Cleaning and recheck
Degreasing the engine and driving a short loop can reveal the first wet spot. Oil travels backward with airflow, so the highest fresh wet area often points to the source.
UV dye test
Many techs add UV dye to the oil, then use a UV lamp to trace the leak. It’s tidy and works well on slow seeping leaks that don’t drip much.
Smoke test for crankcase pressure issues
If crankcase pressure is high, leaks may pop up in multiple spots. Checking PCV flow and breather paths can stop repeat failures after seal replacement.
Costs and trade-offs you should expect
Oil leak pricing swings a lot because labor time is the real driver. A filter housing gasket might be a couple hours. A rear main seal can require pulling the gearbox.
Ask for two things on the estimate: the part being replaced and the labor hours. If the shop suggests stop-leak additives, ask what seal they think is leaking and why the additive fits that case. Many owners use stop-leak as a short-term patch before a planned repair, not as a real fix.
Cleaning up spills and staying on the right side of local rules
Oil on pavement is slick, and it spreads with rain. Use an absorbent like cat litter or a driveway absorbent, then sweep it up and bag it. Avoid blasting it into a drain with a hose.
For used oil and filters, follow EPA guidance on managing used oil so it’s taken to a proper drop-off or recycler.
How oil leaks can affect inspections and roadworthiness
In places with safety inspections, a visible fluid leak can fail you. The UK MOT manual, as one reference point, treats some leaks as a fail if they form a pool fast. The criteria are spelled out in the MOT inspection manual section on fluid leaks. Even if your area doesn’t run annual inspections, that rule-of-thumb is useful: a leak that pools fast is not a “monitor it” situation.
A simple routine to keep a leak from turning into a breakdown
If you must drive the car before repair, treat oil checks like a daily habit.
Check level and record it
Read the dipstick at the same time each day on level ground. Write the date and level on your phone notes. Patterns show up fast.
Carry the right oil and a funnel
Use the grade listed in your owner’s manual or oil cap. Keep a small funnel and a rag so you don’t spill oil onto hot parts.
Park over cardboard
A clean piece of cardboard under the engine helps you see how fast it’s dripping and where it’s coming from. Swap it out so the stain doesn’t hide new drips.
Don’t ignore a new smell
If you suddenly smell burnt oil, stop and check. A small leak can shift with engine movement, then start hitting the exhaust.
After the repair: what to verify before you call it done
Even a good repair can look “still leaking” if old oil is sitting on the subframe. A quick post-repair check keeps you from chasing ghosts.
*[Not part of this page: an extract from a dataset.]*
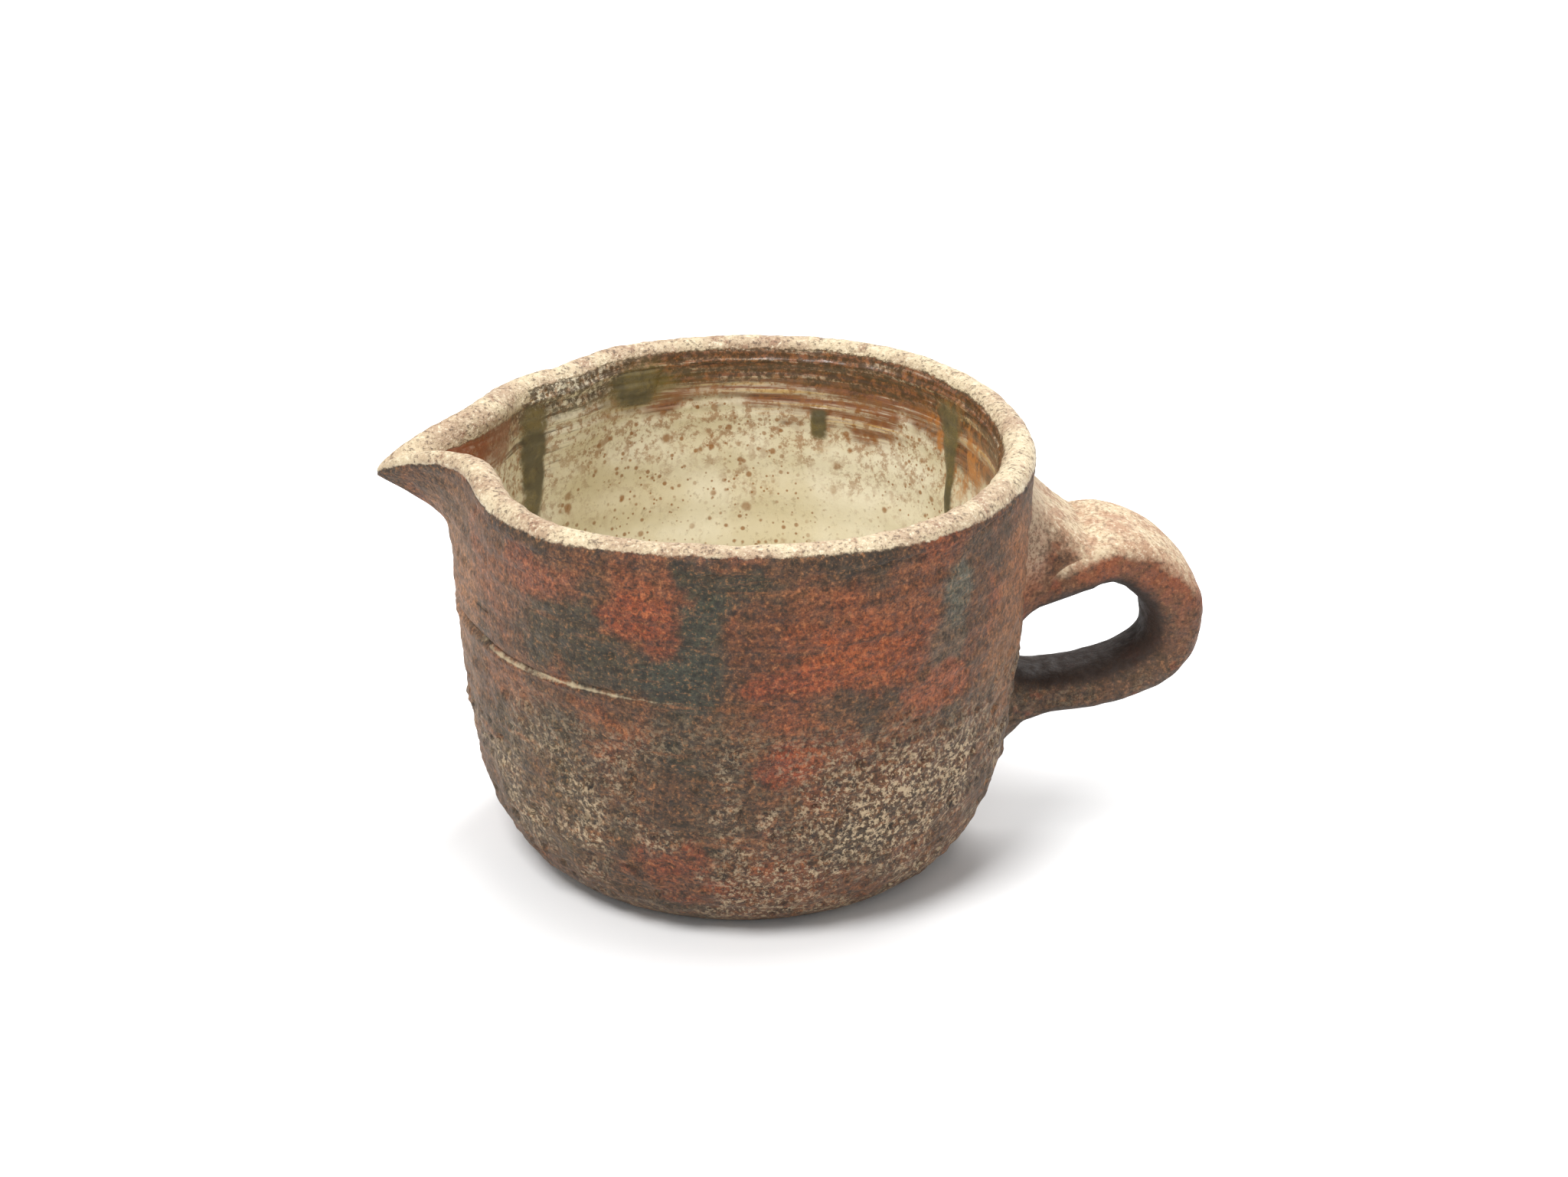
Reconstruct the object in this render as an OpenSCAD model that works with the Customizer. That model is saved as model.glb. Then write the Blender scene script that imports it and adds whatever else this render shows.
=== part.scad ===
// Small milk jug: a thrown stoneware body, a luted pouring spout, a pulled strap handle and its glazes.
// Units are millimetres. The origin is on the jug's axis at the base, +Z is up,
// the spout points along -X and the handle along +X.

/* [Body] */
// Height of the clay, from the base to the crest of the rim
body_h = 71.5; // [68:0.5:84]
// Radius of the flat base
foot_r = 33; // [30:0.5:36]
// Radius that the heel curve aims for
heel_aim_r = 42; // [40:0.5:43]
// Height that the heel curve aims for
heel_aim_z = 4.5; // [3:0.5:6]
// Radius where the heel runs into the wall
belly_r = 44.5; // [43.5:0.5:46]
// Height where the heel runs into the wall
belly_z = 20; // [17:0.5:22]
// Radius that the wall curve aims for
wall_aim_r = 48.6; // [47:0.2:50]
// Height that the wall curve aims for
wall_aim_z = 48; // [44:1:50]
// Outside radius of the clay at the rim
rim_r = 47.6; // [46.5:0.1:50]
// Thickness of the clay wall at the belly
wall_t = 4.1; // [3.5:0.1:5]
// Thickness of the clay at the rim
rim_t = 4.8; // [4:0.1:5.4]
// Height of the rounded part of the rim
rim_round = 2.4; // [1.6:0.1:3]
// Thickness of the floor
floor_t = 6.2; // [5:0.1:8]
// Radius of the flat middle of the floor
well_flat_r = 22; // [16:0.5:25]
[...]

Confirm the level stays steady
Check the dipstick for a few days. A fixed leak should stop the daily drop.
Look for fresh wet oil, not old grime
Old oil stays sticky for weeks. Fresh oil looks glossy and spreads. If you see fresh wet oil, take a photo and send it to the shop while the trail is clear.
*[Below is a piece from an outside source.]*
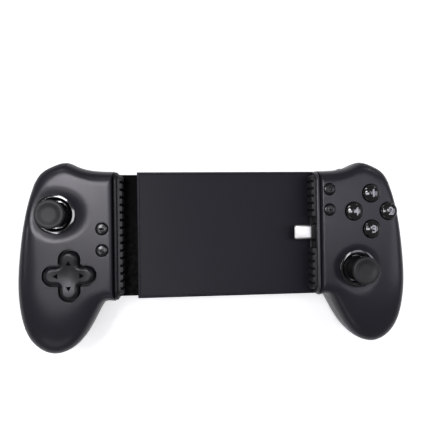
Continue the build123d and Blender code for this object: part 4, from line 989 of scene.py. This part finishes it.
def dish(spot, stick, side):
    """Depth of the dish round a stick: an even slope that fades out, furthest towards the bridge."""
    offset = Vector(spot[:2]) - stick
    out = offset.length
    edge = DISH_EDGE[side] + DISH_REACH[side] * max(0, -offset.x / max(out, 0.001)) ** 2
    if out >= edge:
        return 0
    share = max(0, (out - DISH_BEND) / (edge - DISH_BEND))
    # The slope falls off as (1 - share²)², and this is what is left of its sum up to the edge
    fading = (8 / 15 - share + share**3 * 2 / 3 - share**5 / 5) * (edge - DISH_BEND)
    return DISH_SLOPE * (fading + max(0, DISH_BEND - max(out, DISH_START)))


# %% Skin of a front shell
ROLL_STEPS, FACE_RINGS, SHELL_WALL = 20, 40, 2.0
GROOVE_DEPTH, GROOVE_LOW, GROOVE_HIGH, GROOVE_ROLL_STEP = 0.2, 0.25, 0.45, 2


def skin_rings(stick, side, inset, low):
    """Rings of points from the lowest edge up the side and over the face, drawn in by an inset."""
    line = [point + (FACE_MIDDLE - point).normalized() * inset for point in side_line]
    rings = [[(*spot, low) for spot in line]]
    first = 0
    if not inset:
        groove = [spot + (FACE_MIDDLE - spot).normalized() * GROOVE_DEPTH for spot in line]
        rings = [
            [(*spot, low) for spot in groove],
            [(*spot, PARTING + GROOVE_LOW) for spot in groove],
            [(*spot, PARTING + GROOVE_HIGH) for spot in line],
        ]
        first = GROOVE_ROLL_STEP
    for step in range(first, ROLL_STEPS + 1):
        angle = pi / 2 * step / ROLL_STEPS
        ring = []
        for side_point, top_point, power in zip(line, top_line, power_line):
            across = 1 - cos(angle) ** (2 / power) if step < ROLL_STEPS else 1
            up = sin(angle) ** (2 / power)
            spot = side_point.lerp(top_point, across)
            height = FACE - inset - PARTING - dish(spot, stick, side)
            ring.append((*spot, PARTING + up * height))
        rings.append(ring)
    for step in range(1, FACE_RINGS):
        spots = [top_point.lerp(FACE_MIDDLE, step / FACE_RINGS) for top_point in top_line]
        rings.append([(*spot, FACE - inset - dish(spot, stick, side)) for spot in spots])
    tip_level = FACE - inset - dish(FACE_MIDDLE, stick, side)
    return rings + [[(*FACE_MIDDLE, tip_level)]]


def skin_solid(name, stick, side, inset, low):
    """A closed solid under a skin."""
    work = bmesh.new()
    rings = skin_rings(stick, side, inset, low)
    rows = [[work.verts.new(Vector(spot) * MM) for spot in ring] for ring in rings]
    add_ring_faces(work, rows)
    work.faces.new(rows[0][::-1])
    return piece_from(name, work)


# %% [markdown]
# ## Holes
# Every control stands in a hole a little larger than itself, with a rim that is just rounded. The
# cutters take their places from the CAD's nodes, so they follow if a node moves. The notch in the
# far edge leaves room for the shoulder button.

# %% Cutters for the holes
CUT_LOW, CUT_HIGH, HOLE_POINTS, RIM_STEPS = 22.0, FACE + 6, 72, 4
HOLES = {"stick": (10.3, 0.1), "small": (3.4, 0.25), "face": (5.3, 0.3)}
CROSS_GAP, COLLAR_GAP = 1.0, 0.35
SHOULDER_NOTCH = [(83.45, 45.15), (100.95, 38.45), (100.95, 70), (83.45, 70)]
NOTCH_LOW, NOTCH_HIGH = 20, 36.55
COLLAR_CUT_X = (50, 62.6)


def add_prism(work, spots, low, high):
    """An upright prism over a closed run of points."""
    rows = [[work.verts.new((x * MM, y * MM, level * MM)) for x, y in spots] for level in (low, high)]
    add_ring_faces(work, rows)
    work.faces.new(rows[0][::-1])
    work.faces.new(rows[1])


def add_hole(work, place, kind):
    """A round cutter that flares at the face, so the hole gets a rounded rim."""
    radius, rim = HOLES[kind]
    profile = [(radius, CUT_LOW), (radius, FACE - rim)]
    for step in range(1, RIM_STEPS + 1):
        angle = pi / 2 * step / RIM_STEPS
        profile.append((radius + rim * (1 - cos(angle)), FACE - rim * (1 - sin(angle))))
    profile.append((radius + rim, CUT_HIGH))
    turns = [2 * pi * step / HOLE_POINTS for step in range(HOLE_POINTS)]
    rows = [
        [
            work.verts.new(((place[0] + out * cos(turn)) * MM, (place[1] + out * sin(turn)) * MM, level * MM))
            for turn in turns
        ]
        for out, level in profile
    ]
    add_ring_faces(work, rows)
    work.faces.new(rows[0][::-1])
    work.faces.new(rows[-1])


def right_handed(place):
    """A place on either grip, as it lies on the right grip."""
    return abs(place[0]), place[1]


def cutters_for(side):
    """All the cutters of one grip, drawn for the right hand."""
    work = bmesh.new()
    add_hole(work, right_handed(middle_of(side + "_stick_ring")), "stick")
    for word in ("upper", "lower"):
        add_hole(work, right_handed(middle_of(side + "_small_button_" + word)), "small")
    add_prism(work, SHOULDER_NOTCH, NOTCH_LOW, NOTCH_HIGH)
    if side == "right":
        for name in face_buttons:
            add_hole(work, middle_of(name), "face")
        low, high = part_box("usb_plug_collar")
        near_x, far_x = COLLAR_CUT_X
        near_y, far_y = low[1] / MM - COLLAR_GAP, high[1] / MM + COLLAR_GAP
        corners = [(near_x, near_y), (far_x, near_y), (far_x, far_y), (near_x, far_y)]
        add_prism(work, corners, low[2] / MM - COLLAR_GAP, high[2] / MM + COLLAR_GAP)
    else:
        x, y = right_handed(dpad_place)
        wider = [point + out * CROSS_GAP for point, out, _ in outline]
        add_prism(work, [(x + spot.x, y + spot.y) for spot in wider], CUT_LOW, CUT_HIGH)
    return piece_from(side + "_cutters", work)


# %% Build both front shells
SHARP_SHELL = 42


def front_shell(side):
    """The soft front shell of one grip, standing for the CAD's."""
    stick = Vector(right_handed(middle_of(side + "_stick_ring")))
    skin = skin_solid(side + "_skin", stick, side, 0, PARTING)
    inside = skin_solid(side + "_inside", stick, side, SHELL_WALL, PARTING - 1)
    cutters = cutters_for(side)
    for cutter in (inside, cutters):
        cut = skin.modifiers.new("cut", "BOOLEAN")
        cut.operation = "DIFFERENCE"
        cut.solver = "EXACT"
        cut.object = cutter
    mesh = bpy.data.meshes.new_from_object(skin.evaluated_get(bpy.context.evaluated_depsgraph_get()))
    mesh.name = side + "_soft_face"
    for helper in (skin, inside, cutters):
        bpy.data.objects.remove(helper)
    if side == "left":
        mesh.transform(Matrix.Scale(-1, 4, (1, 0, 0)))
        mesh.flip_normals()
    mesh.materials.clear()
    mesh.materials.append(finishes[slots[side + "_front_shell"]])
    for polygon in mesh.polygons:
        polygon.material_index = 0
    shade_smooth(mesh, SHARP_SHELL)
    piece = bpy.data.objects.new(side + "_soft_face", mesh)
    bpy.context.scene.collection.objects.link(piece)
    stand_for(piece, side + "_front_shell")
    return mesh


for side in ("left", "right"):
    work = bmesh.new()
    work.from_mesh(front_shell(side))
    open_edges = sum(1 for edge in work.edges if len(edge.link_faces) != 2)
    print(side, "face has", len(work.faces), "faces and", open_edges, "open edges")
    work.free()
Replace contaminated belts if needed
Oil-soaked belts can slip and squeal, and they can fail early. If a belt was wet, replacing it after the leak fix is often money well spent.
The takeaway you can act on today
An oil leak is one of those problems that rewards quick action. Check the level, don’t drive with warning lights, and get the source pinned down before the leak snowballs into heat, friction, and a dead engine.
References & Sources
- U.S. EPA.“Managing, Reusing, and Recycling Used Oil.”Explains handling and drop-off options for used oil and filters.
- UK DVSA.“MOT inspection manual: 8.4.1 Fluid leaks.”Lists how visible fluid leaks are assessed during MOT testing.